Y así como recurre a los primeros planos cuando los personajes tienen sus líneas, Cooper recurre a los planos más abiertos para mostrar las distancias y las interacciones entre ellos. Hay mucha dureza en Maestro, sobre todo por una particularidad que termina siendo la base del conflicto: la bisexualidad de Leonard Bernstein y cómo, poco a poco, sus amoríos con hombres, van desgastando su vida familiar.
Por eso, cuando se llega a la famosa escena de Bernstein dirigiendo una orquesta y que ha sido objeto de burla y memes en redes sociales, por lo exagerado de los gestos de Cooper —y porque dicen que se preparó 6 meses para realizarla— se da ese gran momento de catarsis para el personaje. Gigante, extremo, la música parece cruzarlo y dominarlo, lo ocupa todo en pantalla. El contexto es importante para comprender la dimensión de lo que se ve.
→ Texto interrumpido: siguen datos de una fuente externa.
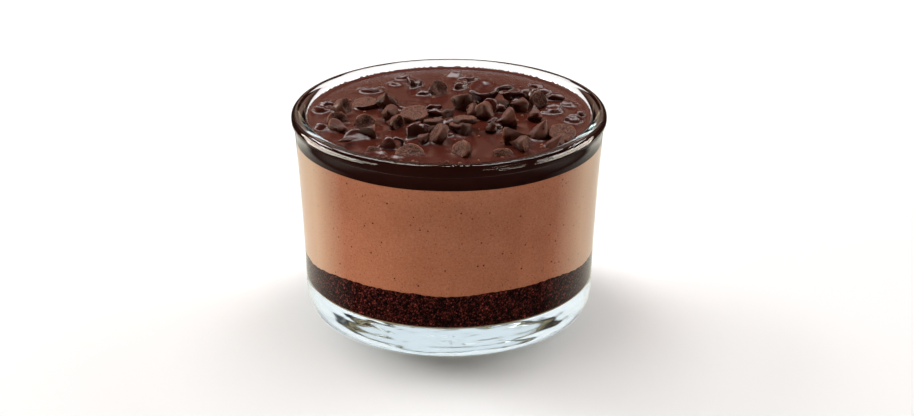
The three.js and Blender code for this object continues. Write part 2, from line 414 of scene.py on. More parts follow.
specked = add_node(tree, "ShaderNodeMix", {"data_type": "RGBA", 7: linear("#42211a")}, {
    0: specks_and_bubble_shade.outputs[0], 6: grainy.outputs[2],
})
where = add_node(tree, "ShaderNodeSeparateXYZ", links={"Vector": place.outputs["Object"]})
# Painted light and shade: the colour is lighter near the crumb and darker near the ganache.
painted_shade_by_height = add_node(tree, "ShaderNodeMapRange", {
    "From Min": crumb_top, "From Max": mousse_top, "To Min": 1.14, "To Max": 0.8,
}, {"Value": where.outputs["Z"]})
height_shaded = add_node(tree, "ShaderNodeMix", {"data_type": "RGBA", "blend_type": "MULTIPLY", 0: 1.0}, {
    6: specked.outputs[2], 7: painted_shade_by_height.outputs[0],
})
# Painted sheen: the colour pales where the surface is seen at a slant.
facing = add_node(tree, "ShaderNodeLayerWeight", {"Blend": 0.5})
slanted = add_node(tree, "ShaderNodeMapRange", {
    "From Min": 0.17, "From Max": 0.25, "To Max": 0.48,
}, {"Value": facing.outputs["Facing"]})
painted_sheen = add_node(tree, "ShaderNodeMix", {"data_type": "RGBA", 7: linear("#ecd2b0")}, {
    0: slanted.outputs[0], 6: height_shaded.outputs[2],
})
skin = add_node(tree, "ShaderNodeBsdfPrincipled", {"Roughness": 0.5, "IOR": 1.05}, {
    "Base Color": painted_sheen.outputs[2],
})
mirror = add_node(tree, "ShaderNodeBsdfGlossy", {"Roughness": 0.02})
slant = add_node(tree, "ShaderNodeFresnel", {"IOR": 0.83})
sealed = add_node(tree, "ShaderNodeMixShader", links={
    0: slant.outputs[0], 1: skin.outputs[0], 2: mirror.outputs[0],
})
add_node(tree, "ShaderNodeOutputMaterial", links={"Surface": sealed.outputs[0]})

mousse = finished(turned(mousse_outline, mousse_steps), "mousse_fill", mousse_finish)
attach(mousse, "root")
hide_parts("mousse")

# ------------------------------------------------------------------------- the chocolate chips
# Moulded dark chocolate baking chips, dropped on the ganache while it was soft. Each has a flat
# round base, full shoulders and a drawn-out tip, and lies where it sank, pressed into the others.
level = 50.9 * MM
chip_steps = 56
glass_clear = hollow_radius(level) - 0.1 * MM

# Half outlines of a chip and of a flake: the radius as a share of the width, and the height as a
# share of the length.
chip_outline = [
    *[(0.05 * i, 0) for i in range(9)], (0.44, 0.004), (0.475, 0.02), (0.495, 0.055),
    (0.5, 0.11), (0.49, 0.19), (0.465, 0.28), (0.42, 0.38), (0.355, 0.48), (0.28, 0.58),
    (0.205, 0.68), (0.145, 0.77), (0.1, 0.85), (0.07, 0.91), (0.045, 0.96), (0, 1),
]
flake_outline = [
    *[(0.05 * i, 0) for i in range(9)], (0.44, 0.02), (0.475, 0.1), (0.495, 0.25), (0.5, 0.5),
    (0.495, 0.75), (0.475, 0.9), (0.44, 0.98), *[(0.05 * i, 1) for i in range(8, -1, -1)],
]
flake_length = 2.5
base_share = 0.03

# Chips aren't quite true: each is stretched a little, dented four times by its neighbours, and
# crumpled at three scales, each given by how fine it is and how deep, in millimetres.
stretches = (0.93, 1.07)
dents = 4
dent_reaches = (0.38, 0.5)
dent_depth = 0.8
crumple_size = 2.2 * MM
chip_crumples = ((1, 0.3), (2.9, 0.1), (6.5, 0.035))

# How far out the flat base ends, its edge is palest and its hollow ends, as shares of a chip's
# width.
base_end = 0.47
palest_edge = 0.48
hollow_end = 0.42

# The smears cover a chip's foot and thin out with every millimetre above the ganache.
smear_size = 1.5 * MM
smear_cover = 0.25
smear_thinning = 0.22
smear_edge = 0.2

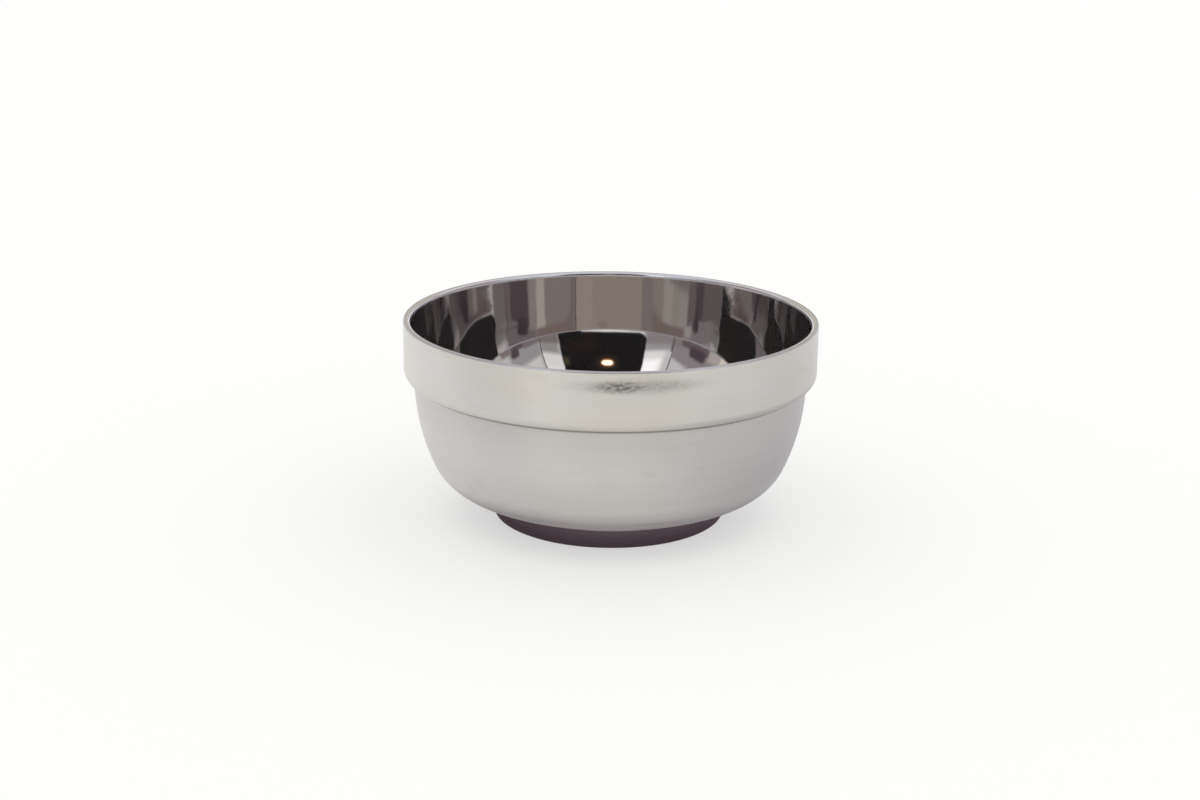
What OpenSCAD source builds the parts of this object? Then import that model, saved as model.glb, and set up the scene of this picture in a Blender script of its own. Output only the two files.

Sin embargo —hay un sin embargo—, Maestro se diluye a pesar de estos momentos. Podemos conmovernos por instantes, pero hay una distancia entre nosotros y estos personajes por la misma grandilocuencia de la puesta en escena.
Aquello que demuestra que Bradley Cooper es uno de los mejores en cumplir ese doble papel de director y actor es lo que hace que se genere una pared invisible. Cooper se ha centrado en la perfección del rol, pero no ha reparado en la necesidad de transmitir algo que perdure.